TASK INSTRUCTIONS >> How does the data below read from its first line through the line containing "pull), ripple, 0.005)"? Print those lines exactly.
═════ PROVIDED MATERIAL
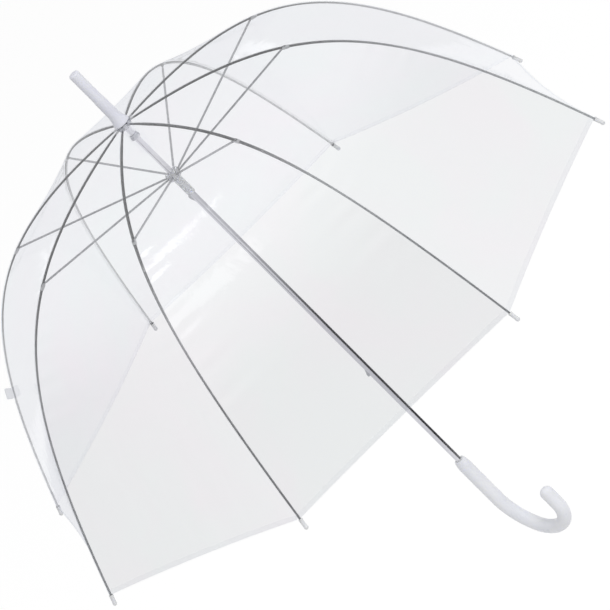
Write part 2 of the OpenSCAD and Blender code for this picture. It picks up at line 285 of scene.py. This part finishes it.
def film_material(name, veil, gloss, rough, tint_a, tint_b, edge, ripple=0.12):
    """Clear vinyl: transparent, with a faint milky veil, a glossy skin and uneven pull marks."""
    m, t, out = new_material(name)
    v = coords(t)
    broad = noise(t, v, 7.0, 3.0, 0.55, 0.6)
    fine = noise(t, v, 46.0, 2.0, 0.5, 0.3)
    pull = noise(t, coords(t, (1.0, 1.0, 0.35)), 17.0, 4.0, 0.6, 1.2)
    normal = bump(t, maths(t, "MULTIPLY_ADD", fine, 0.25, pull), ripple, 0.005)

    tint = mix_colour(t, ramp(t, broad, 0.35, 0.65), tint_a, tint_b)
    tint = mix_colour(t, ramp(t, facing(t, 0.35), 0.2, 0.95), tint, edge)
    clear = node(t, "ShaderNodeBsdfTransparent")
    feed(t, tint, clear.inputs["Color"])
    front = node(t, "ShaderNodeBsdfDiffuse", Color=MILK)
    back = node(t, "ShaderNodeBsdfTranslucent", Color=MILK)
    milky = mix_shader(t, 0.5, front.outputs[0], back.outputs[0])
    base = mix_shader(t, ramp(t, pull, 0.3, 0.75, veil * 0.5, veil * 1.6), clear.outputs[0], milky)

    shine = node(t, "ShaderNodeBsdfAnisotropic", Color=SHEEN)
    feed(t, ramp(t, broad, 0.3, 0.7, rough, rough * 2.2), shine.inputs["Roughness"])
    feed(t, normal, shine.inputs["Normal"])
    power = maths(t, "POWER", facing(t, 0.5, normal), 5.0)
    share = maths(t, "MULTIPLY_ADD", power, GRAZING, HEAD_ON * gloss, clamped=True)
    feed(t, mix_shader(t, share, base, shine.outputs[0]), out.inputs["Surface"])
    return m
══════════
COMPLETE RESPONSE >>
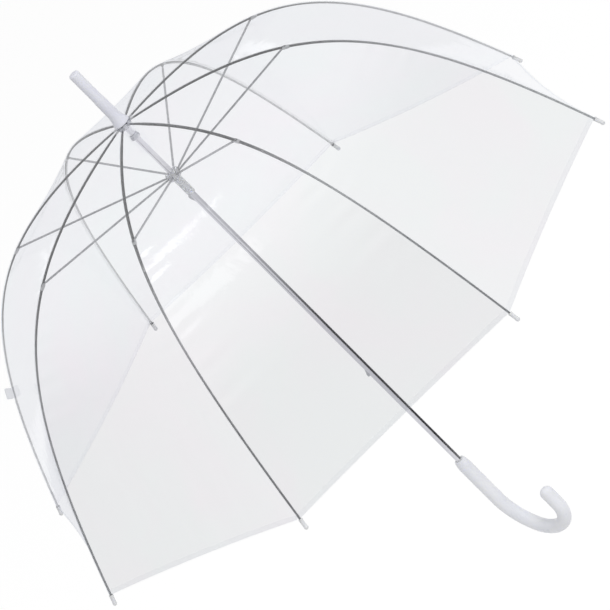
Write part 2 of the OpenSCAD and Blender code for this picture. It picks up at line 285 of scene.py. This part finishes it.
def film_material(name, veil, gloss, rough, tint_a, tint_b, edge, ripple=0.12):
    """Clear vinyl: transparent, with a faint milky veil, a glossy skin and uneven pull marks."""
    m, t, out = new_material(name)
    v = coords(t)
    broad = noise(t, v, 7.0, 3.0, 0.55, 0.6)
    fine = noise(t, v, 46.0, 2.0, 0.5, 0.3)
    pull = noise(t, coords(t, (1.0, 1.0, 0.35)), 17.0, 4.0, 0.6, 1.2)
    normal = bump(t, maths(t, "MULTIPLY_ADD", fine, 0.25, pull), ripple, 0.005)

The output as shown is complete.